Between working with clients and studying for the ACA, Seagull had the chance to develop his quizzing skills. “We had graduate joiner quizzes and end-of-year departmental quizzes,” he says. “It was seen as a laugh, but I’d get very competitive. That may well have provided the spark for me to take it up at university and eventually do well on University Challenge.” Seagull became involved in training new graduate entrants at PwC. He soon realised it was the most rewarding part of the job, prompting him to enrol on the Cambridge PGCE and take up teaching as a career. He soon crossed paths with his University Challenge arch-rival. “Eric Monkman and I were friends before we did the show,” he says.

“In Cambridge, there’s quite a big quizzing scene. That’s where we met.” Since the show propelled them to fame, Seagull has thrown himself into a whirl of media projects, both with Monkman and solo. (It’s worth noting that on the first day of his PGCE, the other members of his cohort christened him “Bobby Energy”.) He says: “I had lots of approaches and offers – TV, radio and so on. We initially had a Radio Four programme on polymaths in August 2017 tephen Fry was one of our guests because he’d been such a fan of ours. We produced a quiz book, inventively called The Monkman and Seagull Quiz Book. Then the BBC approached us to come up with a road trip series, and we did our Genius Guide to Britain in 2018. We’ve just finished filming the second series, called Monkman and Seagull’s Genius Guide to the Age of Invention. It’s three one-hour episodes, looking at inventions and scientific discoveries in Britain from 1750 to 1900, and it’ll be on BBC Two in the autumn.”

He has also ticked off the ambition of writing a more personal book: The Life-Changing Magic of Numbers was published by Penguin Random House last year. “It’s partly autobiographical and partly an ode to numbers, showing how maths is everywhere,” he says. “My favourite chapter is the one about the maths of dating.
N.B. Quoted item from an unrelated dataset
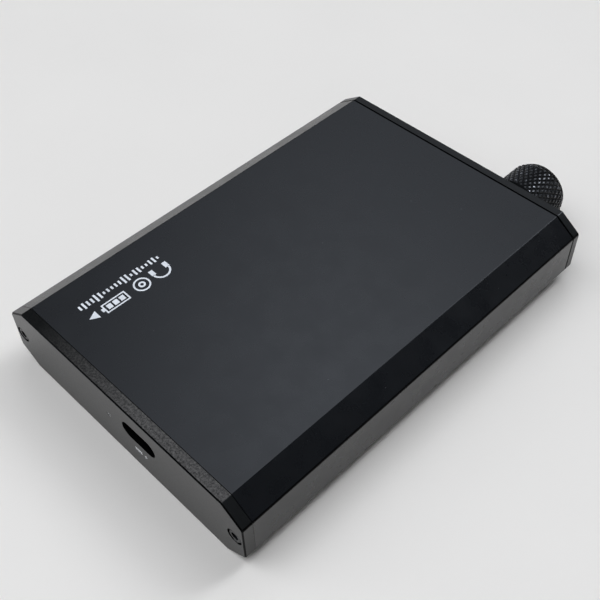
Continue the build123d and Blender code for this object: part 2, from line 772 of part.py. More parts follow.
# ---------------------------------------------------------------- writing the parts
def parts():
    """Every node's name and its solid, or the list of solids that share the node."""
    nodes = {
        "sleeve": sleeve(),
        "usb_end_plate": usb_end_plate(),
        "knob_end_plate": knob_end_plate(),
        "usb_end_screws": end_screws(-1),
        "knob_end_screws": end_screws(1),
        "display_glass": display_glass(),
        "display_module": display_module(),
        "display_foam": display_foam(),
        "display_cable": display_cable(),
        "inner_frame": inner_frame(),
        "button_board": button_board(),
        "button_switches": button_switches(),
        "button_cable": button_cable(),
        "power_button": power_button(),
        "power_switch_plunger": power_switch_plunger(),
        "power_switch": power_switch(),
        "volume_knob": volume_knob(),
        "knob_set_screw": knob_set_screw(),
        "volume_shaft": volume_shaft(),
        "volume_rotor": volume_rotor(),
        "volume_housing": volume_housing(),
        "volume_track": volume_track(),
        "bushing_washer": bushing_washer(),
        "bushing_nut": bushing_nut(),
        "headphone_jack": jack("headphone"),
        "line_out_jack": jack("line_out"),
        "jack_contacts": jack_contacts(),
        "jack_trim_rings": jack_trim_rings(),
        "memory_card": memory_card(),
        "card_socket": card_socket(),
        "usb_shell": usb_shell(),
        "usb_insert": usb_insert(),
        "light_pipe": light_pipe(),
        "battery": battery(),
        "battery_tape": battery_tape(),
        "protection_board": protection_board(),
        "battery_wires": battery_wires(),
        "battery_plug": battery_plug(),
        "battery_socket": battery_socket(),
        "main_board": main_board(),
        "shield_can": shield_can(),
    }
    for name in board_parts:
        nodes[name] = board_part(name)
    for name in front_buttons:
        nodes[f"{name}_button"] = front_button(name)
        nodes[f"{name}_switch_plunger"] = switch_plunger(name)
    return nodes


os.makedirs("parts", exist_ok=True)
for node, shape in parts().items():
    solids = Compound(children=shape) if isinstance(shape, list) else shape
    export_step(solids, f"parts/{node}.step")
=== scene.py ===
import json
import math

import bmesh
import bpy
from mathutils import Matrix, Vector


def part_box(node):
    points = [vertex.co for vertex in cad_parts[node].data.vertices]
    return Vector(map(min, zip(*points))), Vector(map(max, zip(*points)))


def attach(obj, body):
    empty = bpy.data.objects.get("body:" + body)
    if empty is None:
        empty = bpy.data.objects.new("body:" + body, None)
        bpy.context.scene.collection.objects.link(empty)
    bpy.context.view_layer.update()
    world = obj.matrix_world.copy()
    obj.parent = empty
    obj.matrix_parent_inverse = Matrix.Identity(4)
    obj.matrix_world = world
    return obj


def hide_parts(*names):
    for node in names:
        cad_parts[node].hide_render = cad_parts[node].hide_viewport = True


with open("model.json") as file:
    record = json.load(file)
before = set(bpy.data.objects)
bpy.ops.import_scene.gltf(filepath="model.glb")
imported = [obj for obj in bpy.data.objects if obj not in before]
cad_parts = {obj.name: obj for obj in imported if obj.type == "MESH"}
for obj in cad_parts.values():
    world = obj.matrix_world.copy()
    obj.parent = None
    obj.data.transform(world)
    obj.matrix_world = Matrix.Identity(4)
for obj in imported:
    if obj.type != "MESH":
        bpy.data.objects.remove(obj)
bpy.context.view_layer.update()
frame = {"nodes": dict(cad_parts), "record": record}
MM = 0.001

# ---------------------------------------------------------------- camera settings
camera_azimuth = math.radians(46.28)
camera_elevation = math.radians(48.59)
camera_roll = math.radians(-1.57)
camera_distance = 185.1 * MM
camera_aim = Vector((0.7, -2.0, 6.15)) * MM
camera_lens = 55.63            # millimetres, on a sensor 36 mm wide

# ---------------------------------------------------------------- studio light
daylight = (0.93, 1.0, 1.12)
backdrop = (0.74, 0.745, 0.75, 1)
fill = 0.042
ceiling = (-0.15, 0.2, 0.6)    # the middle of a patch of light, its full half width, and where it ends
left_side = (-0.85, 0.1, 0.35)
right_side = (0.85, 0.1, 0.3)
soft_lights = {                # name: (patch along X, patch along Y, strength)
    "ceiling_near": (ceiling, (-0.55, 0.03, 0.32), 1.55),
    "ceiling_middle": (ceiling, (-0.25, 0.03, 0.32), 3.48),
    "ceiling_far": (ceiling, (0.35, 0.03, 0.32), 1.45),
    "ceiling_end": (ceiling, (0.6, 0.03, 0.32), 0.55),
    "lamp": ((0.15, 0.05, 0.2), (0.68, 0.05, 0.2), 9.1),
    "window": (left_side, (-0.6, 0.1, 0.5), 1.60),
    "left_wall": (left_side, (-0.1, 0.1, 0.5), 0.14),
    "left_far_wall": (left_side, (0.5, 0.1, 0.5), 0.09),
    "right_near_wall": ((0.7, 0.15, 0.4), (-0.65, 0.15, 0.4), 0.30),
    "right_far_wall": (right_side, (0.6, 0.1, 0.5), 0.13),
}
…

I’m doing some talks later in the autumn about it, because adults find it interesting that you can look at something that is supposed to be a purely emotional thing and bring a quantitative framework to it.” His most important work, he believes, is using his media platform to advocate for numeracy and maths education. “My main mission in life is to help people overcome their fear of numbers,” he says.

“I’m an ambassador for the charity National Numeracy, which focuses on improving numeracy for adults. One of their headline statistics is that 50% of adults in the country have the number skills you’d expect of an 11-year-old. “I also promote the importance of numeracy in financial competence. I co-presented an Open University course entitled Managing My Money for Young Adults with Martin Lewis, who started Money Saving Expert.” For all this, he has no plans to abandon the classroom. After working as a newly qualified teacher in East London Science School, he spent a year at Chesterton Community College in Cambridge. He now teaches maths part-time at Little Ilford School, a state secondary within walking distance of his childhood home, while studying for a doctorate in education back at Emmanuel College. Although his time at PwC was brief, Seagull finds himself drawing parallels between work at an accountancy firm and at the chalkface.
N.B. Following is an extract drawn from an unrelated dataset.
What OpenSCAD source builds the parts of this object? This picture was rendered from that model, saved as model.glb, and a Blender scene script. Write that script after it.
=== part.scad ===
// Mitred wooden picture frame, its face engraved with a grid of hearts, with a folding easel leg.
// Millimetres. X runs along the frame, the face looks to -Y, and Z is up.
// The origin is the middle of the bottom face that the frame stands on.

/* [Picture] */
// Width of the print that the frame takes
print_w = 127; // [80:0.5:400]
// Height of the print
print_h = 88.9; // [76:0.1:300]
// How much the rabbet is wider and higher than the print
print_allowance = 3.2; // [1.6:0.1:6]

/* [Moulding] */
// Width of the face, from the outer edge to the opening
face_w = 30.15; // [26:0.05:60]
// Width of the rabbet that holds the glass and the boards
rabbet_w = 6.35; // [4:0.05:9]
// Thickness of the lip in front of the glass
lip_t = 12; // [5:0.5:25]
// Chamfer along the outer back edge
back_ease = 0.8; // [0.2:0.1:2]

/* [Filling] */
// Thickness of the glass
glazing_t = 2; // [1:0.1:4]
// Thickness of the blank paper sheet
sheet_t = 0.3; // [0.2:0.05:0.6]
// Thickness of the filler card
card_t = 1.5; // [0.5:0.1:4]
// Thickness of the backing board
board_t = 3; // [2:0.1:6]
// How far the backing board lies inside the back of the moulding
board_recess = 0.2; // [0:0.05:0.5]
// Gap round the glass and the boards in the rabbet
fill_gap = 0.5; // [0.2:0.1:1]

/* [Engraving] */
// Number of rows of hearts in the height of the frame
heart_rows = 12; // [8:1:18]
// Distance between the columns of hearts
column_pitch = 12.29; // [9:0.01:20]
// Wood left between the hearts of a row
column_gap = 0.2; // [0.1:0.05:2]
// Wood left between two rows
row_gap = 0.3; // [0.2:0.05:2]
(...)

He says: “You deliver lessons by yourself in front of the students – that’s your output product – but a lot of teaching is a team-based thing. The structures that you see in accountancy firms, you can see reflected in a teaching environment. There are department meetings, resources that you have to develop with other people, and you have a hierarchy of assistant heads, heads of department and senior leaders. “We need excellent teachers, and I think the ones who are the most influential and successful are those who can communicate and interact well across the school, share ideas and resources, and learn from others. You can definitely see the parallels with accountancy.”

He has kept up his association with ICAEW. One Monday in May, he set a special daily puzzle on Radio Four’s Today programme to mark the anniversary of ICAEW’s Royal Charter in 1880. More early-morning brainteasers are planned. “There will be one commemorating the 100th anniversary of the admittance of the first female ICAEW member, Mary Harris Smith, in May 2020,” he says. Seagull is a firm believer that the ACA delivers transferable skills that are of benefit outside the accountancy profession – something first brought home to him when he was developing OxFizz, the social enterprise he had co-founded in 2007 to help disadvantaged applicants reach university.
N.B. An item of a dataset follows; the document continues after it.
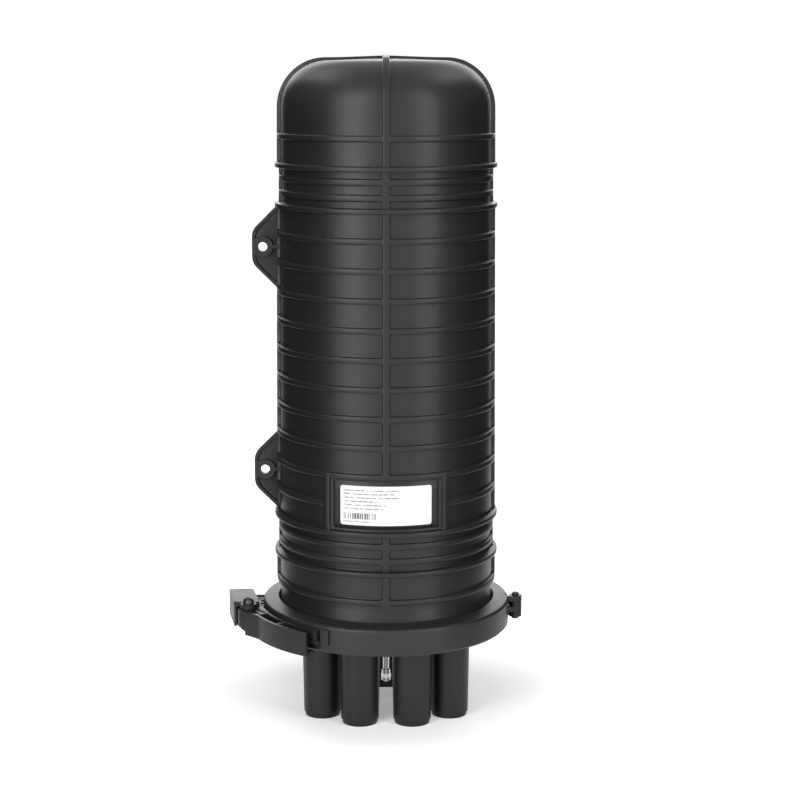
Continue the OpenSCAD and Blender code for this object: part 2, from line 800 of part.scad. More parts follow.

He says: “The ACA training really helped me with the finance side during the early days, and OxFizz has since made close to £1m in donations. I’m now a trustee of the charity UpRising, which supports young people’s leadership programmes, and a governor of Newham College where I sit on the finance and resources committee. Without the ACA, I wouldn’t be able to add as much value to these organisations. I write ad hoc for the Financial Times, focusing on how improvement in numerical competency leads to better personal finance. Again, my ACA gives me credibility – it’s mentioned in my bio in the newspaper.”

As to the future, Seagull is nurturing a hope that his ACA may pull one more benefit out of the hat. “I’m a huge West Ham football fan and former season ticket holder,” he says. “I do work with the club’s Foundation, promoting education and maths with local schools. One day, I hope to join the non-exec board of West Ham. Hopefully, my financial background will stand me in good stead for that.”